Abstract
People infer summary properties of scenes, but is this done by statistical aggregation of individuated objects (Alvarez, 2011; Ariely, 2001)? Or could image-level features that do not require any scene parsing—such as local texture (Portilla & Simoncelli, 2000; Balas, Nakano, Rosenholtz, 2009)—better explain the wide range of phenomena attributed to ensembles? If ensemble mean judgments harness parallel pre-attentive mechanisms operating on objects (Chong & Treisman, 2003), then the judgment should be independent of the number of objects being judged. This leads to the prediction that when comparing the mean sizes of objects in two sets, the number of objects in each set should not influence the mean sizes perceived. To test this we presented 6 participants with a two-alternative forced-choice task reporting which of the simultaneously presented sets of circles had the larger mean diameter. Each display could have Equal or Unequal set-sizes. Contrary to the object-based hypothesis, the more numerous set was generally judged to have a larger diameter, biasing the point of subjective equality (PSE) (t(5)=4.96, p=0.004). While a low-level cue to total area (e.g., luminance in each hemifield) may be sufficient for judgments between equal set-sizes, it does not explain the current data with unequal set-sizes, as this model overestimates participants' PSE shifts (t(5)=-5.35, p=0.003). Finally, we considered whether performance differences between Equal and Unequal trials could arise from flexibly selecting different strategies.
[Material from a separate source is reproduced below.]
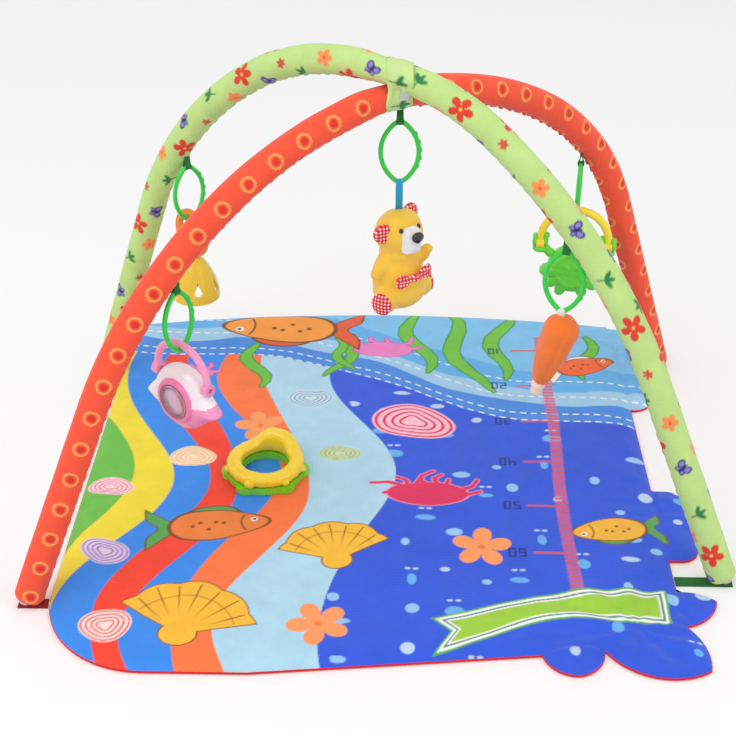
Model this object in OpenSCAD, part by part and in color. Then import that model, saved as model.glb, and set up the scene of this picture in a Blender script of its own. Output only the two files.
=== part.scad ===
// Activity play gym: a padded floor mat, two crossed bendy arches in fabric sleeves,
// five linked hanging toys and a loose ring rattle.
// Millimetres. X runs left to right, Y from front to back and Z up.
// The origin is on the floor below the middle of the gym.

/* [Mat] */
// Width of the mat body without its side lobes
mat_w = 758; // [740:1:900]
// Depth of the mat body, front to back
mat_d = 818; // [780:1:960]
// How far the mat body lies left of the gym's middle
mat_shift = 17; // [0:1:20]
// Thickness of the whole padded mat
mat_t = 11; // [8:0.5:16]
// Thickness of the printed cover and of the red backing
cloth_t = 1.2; // [0.8:0.1:2]
// Width of the red edge binding
binding_w = 2.4; // [1.5:0.1:4]
// Height of the red edge binding
binding_h = 4; // [2:0.5:6]
// How far the lobes stand out past the right edge
lobe_reach = 40; // [20:1:42]
// Length of the three corner petals
petal_l = 52; // [35:1:56]

/* [Arches] */
// Outer diameter of both padded sleeves
sleeve_d = 36; // [30:1:40]
// Top of the green arch's centre line above the floor
arch_top = 568; // [520:1:620]
// Foot lean from level, at both front feet
front_lean = 65; // [62:0.5:68]
// Foot lean from level, at both back feet
back_lean = 69; // [66:0.5:72]
// How far each front foot stands out past half the mat width
foot_out = 43; // [41:1:60]
// Front right foot of the green arch, in front of the middle
green_front_y = 237; // [232:1:240]
// Back left foot of the green arch, behind the middle
green_back_y = 235; // [210:1:260]
// Front left foot of the orange arch, in front of the middle
orange_front_y = 292; // [270:1:310]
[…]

We conclude that this is unlikely because participants' psychometric curves were consistent across blocked (Equal-only or Unequal-only) and intermixed runs. Therefore, we argue that a mid-level representation such as local texture is needed to capture these patterns of behavior in tasks meant to elicit mean size computations. Importantly, these rich summary statistics might encapsulate scene gist—and allow ensemble tasks to be performed well—without representing or measuring objects at all.
Meeting abstract presented at VSS 2016